Nos detuvimos en Valladolid a nadar en un cenote, comer y comprar chocolate
Nos detuvimos en Valladolid a nadar en un cenote, comer y comprar chocolate. Hay un cenote que se llama Zací en el centro del pueblo. Nos contaron que una ceiba que crece allí y que hace 176 años casi exactamente quebró el piso de roca y reveló el cenote. Podría decirse que la roca no resiste fruncimiento alguno, y podría decirse que nadie sabe para quién frunce. Ante el más leve plegamiento de sus capas se quiebra y en esta tierra donde rigen las leyes de la selva las malas noticias de uno son buenas noticias para otros.

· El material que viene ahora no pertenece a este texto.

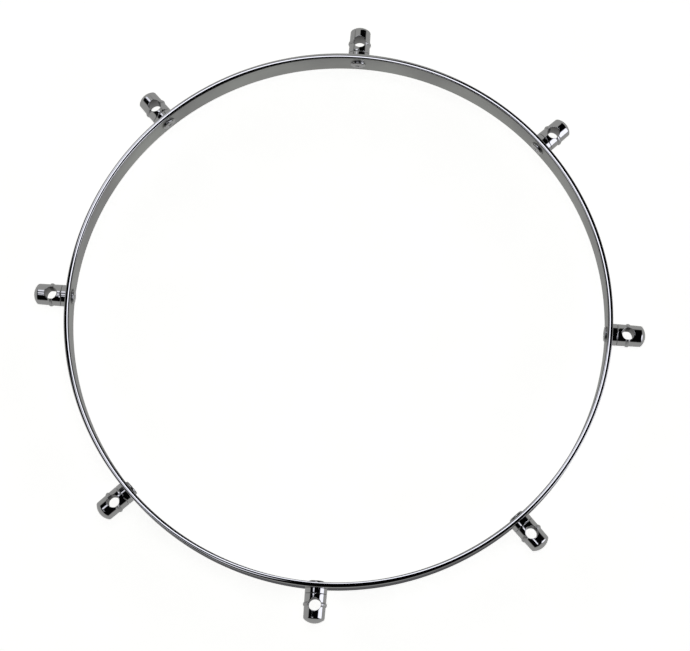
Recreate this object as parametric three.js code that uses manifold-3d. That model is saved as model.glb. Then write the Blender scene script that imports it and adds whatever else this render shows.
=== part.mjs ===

Extrañé personalmente una adaptación tipo Astor Piazzola de algunas folklóricas norteñas, sean de banda o de ranchera. Me imaginé alguna sinfónica tocando Un Rinconcito en el Cielo de Ramón Ayala o Mi cómplice de los Cardenales, o quizá Y todo para qué de Intocable, sin dejar de lado El Sinaloense, o a lo mejor alguno que se me escapa. Extrañamos a Juan Gabriel, que tiene trabajo con sinfónicas y que a través del prisma de Alondra y Natalia, podrían quizá mostrarnos algo nuevo y valioso.
Este fue sin duda uno de los temas del viaje, pero no él tema. Si seguimos las historias a través de sus pifias las historias adquieren un cariz interesante. Sobre todo esta es una historia de los fruncimientos más comunes, el que no rompe nomás como que descobija. Abajo les dejo más fotos para documentarlo, y dejemos para otra ocasión la narración apolínea. Hoy nos quedamos con la narración Silvana porque estamos en sus exuberantes tierras.
Por Víctor Peralta
Fotografías de Víctor y pandilla
Este es el cenote Zací. A la gente se le frunce, podría decirse, cuando brincan desde el empedrado que está al fondo; serán algunos 8 metros de altura. Desde la bóveda del cenote hay alrededor de 25 metros. (Fotos de Víctor Peralta y selfie de Oreb)
Una caseta de block. Se podría decir que el viento, la sal y el sol, la van frunciendo hasta desintegrarla. (Fotos de Víctor.)